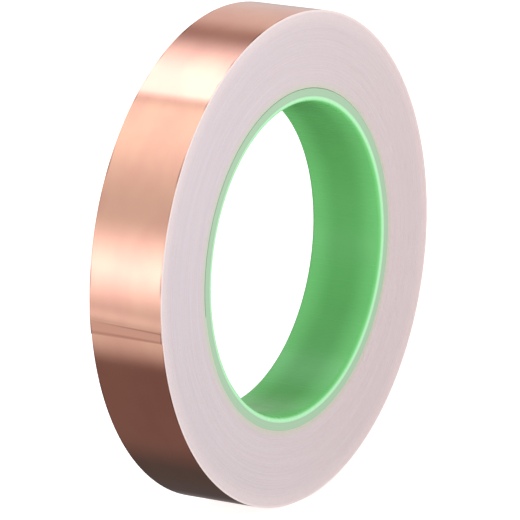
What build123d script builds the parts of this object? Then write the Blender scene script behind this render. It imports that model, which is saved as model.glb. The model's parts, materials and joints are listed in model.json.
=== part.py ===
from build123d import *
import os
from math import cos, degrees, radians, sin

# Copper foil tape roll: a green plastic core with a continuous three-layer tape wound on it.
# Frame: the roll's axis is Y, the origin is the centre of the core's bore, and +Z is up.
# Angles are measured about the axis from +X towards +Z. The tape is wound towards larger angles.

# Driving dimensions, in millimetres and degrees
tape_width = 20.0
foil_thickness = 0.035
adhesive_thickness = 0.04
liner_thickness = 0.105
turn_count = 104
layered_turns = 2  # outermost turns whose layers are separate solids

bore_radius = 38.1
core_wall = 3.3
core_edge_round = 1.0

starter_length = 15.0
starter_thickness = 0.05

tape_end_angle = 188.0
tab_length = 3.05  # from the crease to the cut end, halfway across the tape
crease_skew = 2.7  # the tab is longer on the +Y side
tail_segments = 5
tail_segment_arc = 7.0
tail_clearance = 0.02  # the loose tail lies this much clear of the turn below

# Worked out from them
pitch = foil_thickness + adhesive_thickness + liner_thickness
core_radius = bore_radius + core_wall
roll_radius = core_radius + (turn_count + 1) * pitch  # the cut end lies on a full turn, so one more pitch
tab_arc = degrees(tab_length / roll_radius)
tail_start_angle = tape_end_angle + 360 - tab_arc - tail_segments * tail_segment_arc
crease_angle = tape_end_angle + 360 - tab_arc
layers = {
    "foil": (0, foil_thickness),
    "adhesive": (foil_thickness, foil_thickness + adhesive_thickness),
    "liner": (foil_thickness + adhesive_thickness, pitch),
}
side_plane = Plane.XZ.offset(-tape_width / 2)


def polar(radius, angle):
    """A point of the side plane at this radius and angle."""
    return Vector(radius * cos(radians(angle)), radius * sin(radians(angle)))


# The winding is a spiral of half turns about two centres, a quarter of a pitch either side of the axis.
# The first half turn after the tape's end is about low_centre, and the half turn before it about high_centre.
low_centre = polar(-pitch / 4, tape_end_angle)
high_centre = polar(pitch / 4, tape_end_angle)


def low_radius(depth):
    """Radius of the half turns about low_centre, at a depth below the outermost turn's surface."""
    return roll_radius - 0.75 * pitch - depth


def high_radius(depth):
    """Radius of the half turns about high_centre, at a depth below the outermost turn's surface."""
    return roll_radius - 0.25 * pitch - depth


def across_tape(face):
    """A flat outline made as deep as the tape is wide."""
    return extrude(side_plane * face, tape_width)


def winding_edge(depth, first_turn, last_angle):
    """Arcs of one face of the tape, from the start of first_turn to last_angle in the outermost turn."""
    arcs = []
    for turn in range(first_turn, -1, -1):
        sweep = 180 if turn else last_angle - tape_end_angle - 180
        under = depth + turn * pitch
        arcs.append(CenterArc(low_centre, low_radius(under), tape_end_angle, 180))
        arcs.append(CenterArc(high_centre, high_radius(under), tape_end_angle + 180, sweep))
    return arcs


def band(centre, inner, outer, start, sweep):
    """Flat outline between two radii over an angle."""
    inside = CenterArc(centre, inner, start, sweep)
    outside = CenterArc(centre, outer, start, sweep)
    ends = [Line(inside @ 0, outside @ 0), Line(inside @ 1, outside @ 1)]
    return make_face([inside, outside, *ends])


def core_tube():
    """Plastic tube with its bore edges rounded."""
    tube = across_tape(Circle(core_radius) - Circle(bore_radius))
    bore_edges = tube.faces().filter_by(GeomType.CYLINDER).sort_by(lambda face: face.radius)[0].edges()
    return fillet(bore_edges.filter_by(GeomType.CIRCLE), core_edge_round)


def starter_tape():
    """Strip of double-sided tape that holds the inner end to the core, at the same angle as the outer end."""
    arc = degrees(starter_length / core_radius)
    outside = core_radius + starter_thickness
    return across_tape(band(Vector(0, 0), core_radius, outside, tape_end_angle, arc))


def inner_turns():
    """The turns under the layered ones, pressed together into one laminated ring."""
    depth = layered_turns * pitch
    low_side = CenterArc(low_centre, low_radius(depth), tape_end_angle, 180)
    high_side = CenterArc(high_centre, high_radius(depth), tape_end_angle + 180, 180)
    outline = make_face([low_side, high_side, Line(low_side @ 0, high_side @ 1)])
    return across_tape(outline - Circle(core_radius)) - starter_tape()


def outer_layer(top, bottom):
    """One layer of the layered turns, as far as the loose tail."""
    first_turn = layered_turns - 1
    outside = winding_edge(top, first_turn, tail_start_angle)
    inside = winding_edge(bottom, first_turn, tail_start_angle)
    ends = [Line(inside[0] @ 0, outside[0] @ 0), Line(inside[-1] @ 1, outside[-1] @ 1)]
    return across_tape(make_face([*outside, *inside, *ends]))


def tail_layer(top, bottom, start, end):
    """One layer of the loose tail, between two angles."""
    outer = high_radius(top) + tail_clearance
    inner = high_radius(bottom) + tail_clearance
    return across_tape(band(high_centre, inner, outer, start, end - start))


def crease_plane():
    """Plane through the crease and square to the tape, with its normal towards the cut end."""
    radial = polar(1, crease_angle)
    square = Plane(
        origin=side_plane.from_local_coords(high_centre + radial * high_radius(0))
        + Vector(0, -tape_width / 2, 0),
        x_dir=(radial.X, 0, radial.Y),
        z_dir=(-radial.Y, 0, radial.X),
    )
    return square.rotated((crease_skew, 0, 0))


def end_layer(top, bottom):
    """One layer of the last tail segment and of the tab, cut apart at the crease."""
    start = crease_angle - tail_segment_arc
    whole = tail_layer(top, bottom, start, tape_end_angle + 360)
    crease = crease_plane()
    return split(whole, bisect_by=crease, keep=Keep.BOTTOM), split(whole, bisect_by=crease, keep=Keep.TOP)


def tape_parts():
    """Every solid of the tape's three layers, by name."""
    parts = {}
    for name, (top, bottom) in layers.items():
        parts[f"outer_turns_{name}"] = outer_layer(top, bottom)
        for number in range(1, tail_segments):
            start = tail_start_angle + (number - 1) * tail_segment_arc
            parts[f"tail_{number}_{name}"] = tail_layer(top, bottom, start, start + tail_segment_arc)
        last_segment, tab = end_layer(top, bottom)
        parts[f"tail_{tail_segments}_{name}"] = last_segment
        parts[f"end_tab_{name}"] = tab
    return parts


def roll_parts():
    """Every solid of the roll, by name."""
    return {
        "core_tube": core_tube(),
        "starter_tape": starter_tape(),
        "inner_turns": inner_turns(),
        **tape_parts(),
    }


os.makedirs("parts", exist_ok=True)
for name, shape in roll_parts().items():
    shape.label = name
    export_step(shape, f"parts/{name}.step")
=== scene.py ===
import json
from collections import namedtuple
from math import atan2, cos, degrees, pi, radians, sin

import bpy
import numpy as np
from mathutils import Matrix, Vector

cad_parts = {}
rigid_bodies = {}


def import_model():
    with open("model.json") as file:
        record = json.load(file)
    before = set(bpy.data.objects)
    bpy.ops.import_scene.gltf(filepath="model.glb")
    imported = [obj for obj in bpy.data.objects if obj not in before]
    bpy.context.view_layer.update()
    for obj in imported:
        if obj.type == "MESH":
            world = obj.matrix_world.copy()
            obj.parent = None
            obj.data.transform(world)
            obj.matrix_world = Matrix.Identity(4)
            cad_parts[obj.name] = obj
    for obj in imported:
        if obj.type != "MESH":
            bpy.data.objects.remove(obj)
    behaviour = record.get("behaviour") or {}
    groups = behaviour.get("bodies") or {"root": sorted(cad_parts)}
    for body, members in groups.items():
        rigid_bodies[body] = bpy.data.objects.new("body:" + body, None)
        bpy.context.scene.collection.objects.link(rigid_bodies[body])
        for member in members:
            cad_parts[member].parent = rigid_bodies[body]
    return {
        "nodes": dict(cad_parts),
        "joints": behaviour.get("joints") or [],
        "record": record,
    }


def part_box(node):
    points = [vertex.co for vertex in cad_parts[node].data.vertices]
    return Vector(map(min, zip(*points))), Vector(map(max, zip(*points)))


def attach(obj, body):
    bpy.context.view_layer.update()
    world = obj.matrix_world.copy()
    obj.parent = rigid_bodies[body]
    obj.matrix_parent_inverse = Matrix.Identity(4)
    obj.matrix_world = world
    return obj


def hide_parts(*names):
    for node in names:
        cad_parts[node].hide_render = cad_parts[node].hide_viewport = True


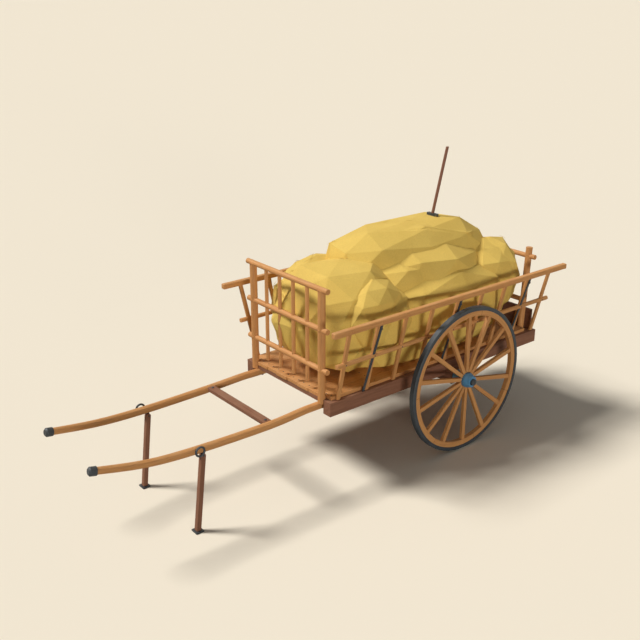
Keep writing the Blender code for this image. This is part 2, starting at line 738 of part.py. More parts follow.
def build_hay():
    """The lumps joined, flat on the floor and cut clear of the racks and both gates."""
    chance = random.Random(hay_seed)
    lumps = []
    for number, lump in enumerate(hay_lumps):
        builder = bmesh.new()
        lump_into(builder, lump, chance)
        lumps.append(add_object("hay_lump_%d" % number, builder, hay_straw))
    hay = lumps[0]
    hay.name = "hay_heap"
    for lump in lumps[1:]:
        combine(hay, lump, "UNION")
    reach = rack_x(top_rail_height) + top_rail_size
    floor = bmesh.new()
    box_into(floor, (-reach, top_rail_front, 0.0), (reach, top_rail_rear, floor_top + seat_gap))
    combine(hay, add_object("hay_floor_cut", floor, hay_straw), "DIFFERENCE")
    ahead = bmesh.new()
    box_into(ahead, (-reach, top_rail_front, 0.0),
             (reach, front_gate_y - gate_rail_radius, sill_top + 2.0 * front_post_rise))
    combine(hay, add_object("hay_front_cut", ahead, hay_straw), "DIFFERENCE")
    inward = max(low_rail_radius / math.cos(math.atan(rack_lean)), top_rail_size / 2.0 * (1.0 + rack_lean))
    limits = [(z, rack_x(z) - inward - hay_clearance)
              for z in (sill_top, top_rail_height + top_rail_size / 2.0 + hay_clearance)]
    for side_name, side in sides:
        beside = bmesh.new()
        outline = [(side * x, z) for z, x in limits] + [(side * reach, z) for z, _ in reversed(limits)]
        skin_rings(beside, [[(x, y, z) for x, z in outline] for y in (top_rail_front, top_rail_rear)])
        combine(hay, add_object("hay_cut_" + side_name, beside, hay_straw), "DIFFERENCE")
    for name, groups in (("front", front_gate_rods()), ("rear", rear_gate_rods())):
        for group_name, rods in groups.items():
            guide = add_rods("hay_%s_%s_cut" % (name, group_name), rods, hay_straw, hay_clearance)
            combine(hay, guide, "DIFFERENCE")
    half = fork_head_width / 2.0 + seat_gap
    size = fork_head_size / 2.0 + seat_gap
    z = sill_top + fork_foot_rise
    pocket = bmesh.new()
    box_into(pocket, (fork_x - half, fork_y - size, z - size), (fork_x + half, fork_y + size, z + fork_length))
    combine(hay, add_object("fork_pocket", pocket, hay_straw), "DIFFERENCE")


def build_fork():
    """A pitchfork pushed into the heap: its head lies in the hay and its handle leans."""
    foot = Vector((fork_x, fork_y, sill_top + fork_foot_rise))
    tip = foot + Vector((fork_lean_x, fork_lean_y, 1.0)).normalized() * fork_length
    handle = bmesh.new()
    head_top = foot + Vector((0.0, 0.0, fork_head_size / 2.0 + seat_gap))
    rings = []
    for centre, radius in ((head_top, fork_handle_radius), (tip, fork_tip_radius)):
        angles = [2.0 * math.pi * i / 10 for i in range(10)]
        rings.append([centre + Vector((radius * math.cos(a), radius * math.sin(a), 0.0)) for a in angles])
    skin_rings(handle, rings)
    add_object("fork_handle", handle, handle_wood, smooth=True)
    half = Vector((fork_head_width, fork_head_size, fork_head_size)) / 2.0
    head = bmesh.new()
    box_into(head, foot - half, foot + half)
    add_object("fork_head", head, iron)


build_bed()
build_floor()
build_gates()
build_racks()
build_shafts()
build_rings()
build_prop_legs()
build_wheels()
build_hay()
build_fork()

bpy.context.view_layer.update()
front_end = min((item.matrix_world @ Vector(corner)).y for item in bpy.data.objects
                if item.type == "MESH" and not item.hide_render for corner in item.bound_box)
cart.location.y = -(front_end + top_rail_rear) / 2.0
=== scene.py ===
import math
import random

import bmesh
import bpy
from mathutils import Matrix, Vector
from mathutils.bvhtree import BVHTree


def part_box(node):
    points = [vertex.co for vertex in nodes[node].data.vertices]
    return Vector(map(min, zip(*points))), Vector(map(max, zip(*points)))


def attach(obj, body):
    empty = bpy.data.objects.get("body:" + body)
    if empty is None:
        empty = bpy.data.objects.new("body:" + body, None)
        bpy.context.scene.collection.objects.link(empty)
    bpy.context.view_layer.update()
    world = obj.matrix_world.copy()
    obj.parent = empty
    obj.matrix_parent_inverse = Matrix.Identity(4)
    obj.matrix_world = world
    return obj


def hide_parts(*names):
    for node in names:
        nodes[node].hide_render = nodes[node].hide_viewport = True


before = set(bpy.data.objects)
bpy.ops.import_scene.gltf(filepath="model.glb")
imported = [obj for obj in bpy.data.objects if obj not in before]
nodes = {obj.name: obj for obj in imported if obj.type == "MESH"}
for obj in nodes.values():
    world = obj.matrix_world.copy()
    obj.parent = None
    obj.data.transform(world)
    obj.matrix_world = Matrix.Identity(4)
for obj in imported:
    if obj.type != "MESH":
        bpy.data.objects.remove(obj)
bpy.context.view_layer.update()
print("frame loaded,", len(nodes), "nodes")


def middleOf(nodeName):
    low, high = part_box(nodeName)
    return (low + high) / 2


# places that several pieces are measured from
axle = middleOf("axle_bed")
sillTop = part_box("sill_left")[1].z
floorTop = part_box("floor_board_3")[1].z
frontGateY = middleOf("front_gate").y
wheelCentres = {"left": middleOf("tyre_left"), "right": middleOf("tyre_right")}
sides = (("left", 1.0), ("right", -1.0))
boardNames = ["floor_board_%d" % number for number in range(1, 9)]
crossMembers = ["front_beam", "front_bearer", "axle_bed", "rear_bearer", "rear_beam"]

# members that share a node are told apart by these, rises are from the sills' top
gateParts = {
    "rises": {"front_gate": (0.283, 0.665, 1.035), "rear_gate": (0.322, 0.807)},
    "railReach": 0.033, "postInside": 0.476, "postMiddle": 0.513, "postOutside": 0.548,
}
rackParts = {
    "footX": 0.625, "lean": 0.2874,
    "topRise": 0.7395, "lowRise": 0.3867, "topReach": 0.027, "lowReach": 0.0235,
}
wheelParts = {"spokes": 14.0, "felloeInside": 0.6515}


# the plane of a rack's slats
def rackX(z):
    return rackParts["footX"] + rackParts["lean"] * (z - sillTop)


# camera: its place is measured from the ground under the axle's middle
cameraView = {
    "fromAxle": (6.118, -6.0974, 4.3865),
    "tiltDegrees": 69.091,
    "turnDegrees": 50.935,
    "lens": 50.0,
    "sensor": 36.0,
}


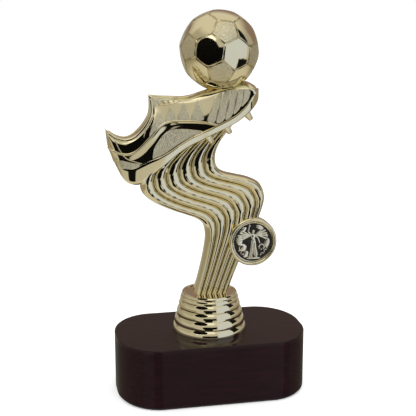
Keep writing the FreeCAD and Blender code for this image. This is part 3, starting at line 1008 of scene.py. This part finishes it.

## [Requirements]
Repeat, word for word, only the lines from the line holding "build_bed()" through the line holding "return (low + high) / 2", with both of those lines included.

## [Expected answer]
build_bed()
build_floor()
build_gates()
build_racks()
build_shafts()
build_rings()
build_prop_legs()
build_wheels()
build_hay()
build_fork()

bpy.context.view_layer.update()
front_end = min((item.matrix_world @ Vector(corner)).y for item in bpy.data.objects
                if item.type == "MESH" and not item.hide_render for corner in item.bound_box)
cart.location.y = -(front_end + top_rail_rear) / 2.0
=== scene.py ===
import math
import random

import bmesh
import bpy
from mathutils import Matrix, Vector
from mathutils.bvhtree import BVHTree


def part_box(node):
    points = [vertex.co for vertex in nodes[node].data.vertices]
    return Vector(map(min, zip(*points))), Vector(map(max, zip(*points)))


def attach(obj, body):
    empty = bpy.data.objects.get("body:" + body)
    if empty is None:
        empty = bpy.data.objects.new("body:" + body, None)
        bpy.context.scene.collection.objects.link(empty)
    bpy.context.view_layer.update()
    world = obj.matrix_world.copy()
    obj.parent = empty
    obj.matrix_parent_inverse = Matrix.Identity(4)
    obj.matrix_world = world
    return obj


def hide_parts(*names):
    for node in names:
        nodes[node].hide_render = nodes[node].hide_viewport = True


before = set(bpy.data.objects)
bpy.ops.import_scene.gltf(filepath="model.glb")
imported = [obj for obj in bpy.data.objects if obj not in before]
nodes = {obj.name: obj for obj in imported if obj.type == "MESH"}
for obj in nodes.values():
    world = obj.matrix_world.copy()
    obj.parent = None
    obj.data.transform(world)
    obj.matrix_world = Matrix.Identity(4)
for obj in imported:
    if obj.type != "MESH":
        bpy.data.objects.remove(obj)
bpy.context.view_layer.update()
print("frame loaded,", len(nodes), "nodes")


def middleOf(nodeName):
    low, high = part_box(nodeName)
    return (low + high) / 2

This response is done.